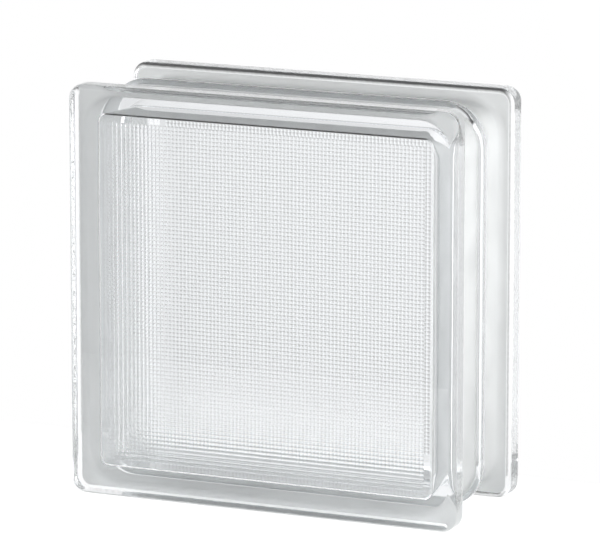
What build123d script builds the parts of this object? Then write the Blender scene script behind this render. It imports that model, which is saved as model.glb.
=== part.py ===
from build123d import *
from math import radians, tan
import os

# A hollow glass block for walls, standing on the edges of its two faces. X is its width,
# Y its depth and Z its height. It is two like pressed shells, melted together at mid depth.
# Each shell is an open pan: a pane, a rim that stands out round it, and a drafted skirt.

# Overall size
block_width = 190.0
block_height = 190.0
block_depth = 80.0

# Rim round the face of each shell
rim_thickness = 12.0
rim_corner_radius = 7.0
face_edge_rounding = 3.0
rim_back_rounding = 2.5

# Mortar channel behind the rim, with the skirt as its floor
channel_depth = 6.0
channel_blend_radius = 3.2
skirt_corner_radius = 15.5
skirt_draft = 1.5

# Bead that the melted seam pushes out round the skirt, and a smaller one into the hollow
bead_width = 5.0
bead_height = 3.2
bead_rounding = 2.2
bead_root_radius = 1.0
inner_bead_height = 1.2
inner_bead_rounding = 1.0

# Hollow inside
pane_thickness = 8.0
wall_thickness = 7.0
hollow_draft = 1.5
hollow_pane_corner_radius = 4.0
hollow_seam_corner_radius = 12.0
hollow_edge_rounding = 1.5

# Depths along Y in the front shell, from its face to the seam at zero
face_y = -block_depth / 2
rim_back_y = face_y + rim_thickness
pane_back_y = face_y + pane_thickness
bead_front_y = -bead_width / 2

# Outlines that follow from each other
skirt_width = block_width - 2 * channel_depth
skirt_height = block_height - 2 * channel_depth
skirt_growth = tan(radians(skirt_draft)) * -rim_back_y
bead_reach = skirt_growth + bead_height
hollow_width = skirt_width - 2 * wall_thickness
hollow_height = skirt_height - 2 * wall_thickness
hollow_growth = tan(radians(hollow_draft)) * -pane_back_y


def across(y):
    """The plane across the block at depth y, facing the back, centred on the block's axis."""
    return Plane(origin=(0, y, block_height / 2), x_dir=(-1, 0, 0), z_dir=(0, 1, 0))


def step_at(part, y):
    """The flat face that lies across the block at depth y."""
    flat_faces = part.faces().filter_by(GeomType.PLANE).filter_by(Axis.Y)
    return flat_faces.sort_by(lambda face: abs(face.center().Y - y))[0]


with BuildPart() as front_half:
    # Pane and rim, as one plate
    with BuildSketch(across(face_y)):
        RectangleRounded(block_width, block_height, rim_corner_radius)
    extrude(amount=rim_thickness)
    fillet(step_at(front_half.part, face_y).edges(), face_edge_rounding)
    fillet(step_at(front_half.part, rim_back_y).edges(), rim_back_rounding)

    # Skirt, the floor of the mortar channel, blended into the rim
    with BuildSketch(across(rim_back_y)):
        RectangleRounded(skirt_width, skirt_height, skirt_corner_radius)
    extrude(amount=-rim_back_y, taper=-skirt_draft)
    channel_wall = step_at(front_half.part, rim_back_y)
    fillet(channel_wall.inner_wires()[0].edges(), channel_blend_radius)

    # This shell's half of the bead outside
    with BuildSketch(across(bead_front_y)):
        RectangleRounded(
            skirt_width + 2 * bead_reach,
            skirt_height + 2 * bead_reach,
            skirt_corner_radius + bead_reach,
        )
    extrude(amount=-bead_front_y)
    bead_side = step_at(front_half.part, bead_front_y)
    fillet(bead_side.outer_wire().edges(), bead_rounding)
    bead_side = step_at(front_half.part, bead_front_y)
    fillet(bead_side.inner_wires()[0].edges(), bead_root_radius)

    # Hollow, open at the seam, with wider corners there than at the pane
    with BuildSketch(across(pane_back_y)):
        RectangleRounded(hollow_width, hollow_height, hollow_pane_corner_radius)
    with BuildSketch(across(0)):
        RectangleRounded(
            hollow_width + 2 * hollow_growth,
            hollow_height + 2 * hollow_growth,
            hollow_seam_corner_radius,
        )
    loft(mode=Mode.SUBTRACT)
    fillet(step_at(front_half.part, pane_back_y).edges(), hollow_edge_rounding)

    # This shell's half of the bead inside
    with BuildSketch(across(bead_front_y)):
        RectangleRounded(skirt_width, skirt_height, skirt_corner_radius)
        RectangleRounded(
            hollow_width - 2 * inner_bead_height,
            hollow_height - 2 * inner_bead_height,
            hollow_seam_corner_radius - inner_bead_height,
            mode=Mode.SUBTRACT,
        )
    extrude(amount=-bead_front_y)
    inner_bead_side = step_at(front_half.part, bead_front_y)
    fillet(inner_bead_side.inner_wires()[0].edges(), inner_bead_rounding)
front_half.part.label = "front_half"

# The back shell is the same pressing, turned half round
with BuildPart() as rear_half:
    add(front_half.part, rotation=(0, 0, 180))
rear_half.part.label = "rear_half"

os.makedirs("parts", exist_ok=True)
for half in (front_half, rear_half):
    export_step(half.part, f"parts/{half.part.label}.step")
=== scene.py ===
import math
import bpy
import numpy as np
from mathutils import Matrix, Vector


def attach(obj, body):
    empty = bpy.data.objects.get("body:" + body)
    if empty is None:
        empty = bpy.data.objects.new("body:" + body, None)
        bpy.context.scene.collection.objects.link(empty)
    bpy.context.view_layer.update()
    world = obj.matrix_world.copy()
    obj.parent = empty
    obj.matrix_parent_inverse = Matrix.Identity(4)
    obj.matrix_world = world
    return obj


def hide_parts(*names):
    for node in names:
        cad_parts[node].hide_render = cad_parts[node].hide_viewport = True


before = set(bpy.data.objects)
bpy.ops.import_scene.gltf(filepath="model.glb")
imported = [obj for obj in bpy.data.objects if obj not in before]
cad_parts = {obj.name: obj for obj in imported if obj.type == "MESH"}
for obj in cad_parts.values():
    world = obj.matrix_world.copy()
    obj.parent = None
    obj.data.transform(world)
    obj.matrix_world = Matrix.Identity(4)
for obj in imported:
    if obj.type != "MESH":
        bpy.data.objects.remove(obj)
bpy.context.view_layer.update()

# Front and rear shell: two like pressings of clear glass, open pans that are melted together at
# their skirts, the rear one turned half round. Each is one closed skin here: the outside, the
# hollow, and the small rounded bumps that the plunger pressed into the back of the pane.
MM = 0.001

# Sizes of the outside in millimetres. Depths run along Y, from the front shell's face to the
# seam at zero. A ring round the block is a square with a half width and a corner radius.
half_size = 95.0
half_depth = 40.0
draft = math.tan(math.radians(1.5))
rim_thickness = 12.0
rim_corner = 7.0
face_edge_rounding = 3.0
rim_back_rounding = 2.5
skirt_half = 89.0
skirt_corner = 15.5
channel_blend = 3.2
bead_edge = -2.5
bead_height = 3.2
bead_rounding = 2.2
bead_root = 1.0
face = -half_depth
rim_back = face + rim_thickness
skirt_at_bead = skirt_half + (bead_edge - rim_back) * draft
bead_half = skirt_half - rim_back * draft + bead_height
bead_corner = skirt_corner + bead_half - skirt_half
# Each shell stops just short of the seam, so that the two skins don't lie in one plane
seam = -0.01
# Inside this ring the face is a flat fan of triangles round its centre
fan_half = 60.0
fan_corner = 4.0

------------

Write out each line exactly as it appears, from the line with "# This shell's half of the bead inside" up to and including the line with "before = set(bpy.data.objects)".

    # This shell's half of the bead inside
    with BuildSketch(across(bead_front_y)):
        RectangleRounded(skirt_width, skirt_height, skirt_corner_radius)
        RectangleRounded(
            hollow_width - 2 * inner_bead_height,
            hollow_height - 2 * inner_bead_height,
            hollow_seam_corner_radius - inner_bead_height,
            mode=Mode.SUBTRACT,
        )
    extrude(amount=-bead_front_y)
    inner_bead_side = step_at(front_half.part, bead_front_y)
    fillet(inner_bead_side.inner_wires()[0].edges(), inner_bead_rounding)
front_half.part.label = "front_half"

# The back shell is the same pressing, turned half round
with BuildPart() as rear_half:
    add(front_half.part, rotation=(0, 0, 180))
rear_half.part.label = "rear_half"

os.makedirs("parts", exist_ok=True)
for half in (front_half, rear_half):
    export_step(half.part, f"parts/{half.part.label}.step")
=== scene.py ===
import math
import bpy
import numpy as np
from mathutils import Matrix, Vector


def attach(obj, body):
    empty = bpy.data.objects.get("body:" + body)
    if empty is None:
        empty = bpy.data.objects.new("body:" + body, None)
        bpy.context.scene.collection.objects.link(empty)
    bpy.context.view_layer.update()
    world = obj.matrix_world.copy()
    obj.parent = empty
    obj.matrix_parent_inverse = Matrix.Identity(4)
    obj.matrix_world = world
    return obj


def hide_parts(*names):
    for node in names:
        cad_parts[node].hide_render = cad_parts[node].hide_viewport = True


before = set(bpy.data.objects)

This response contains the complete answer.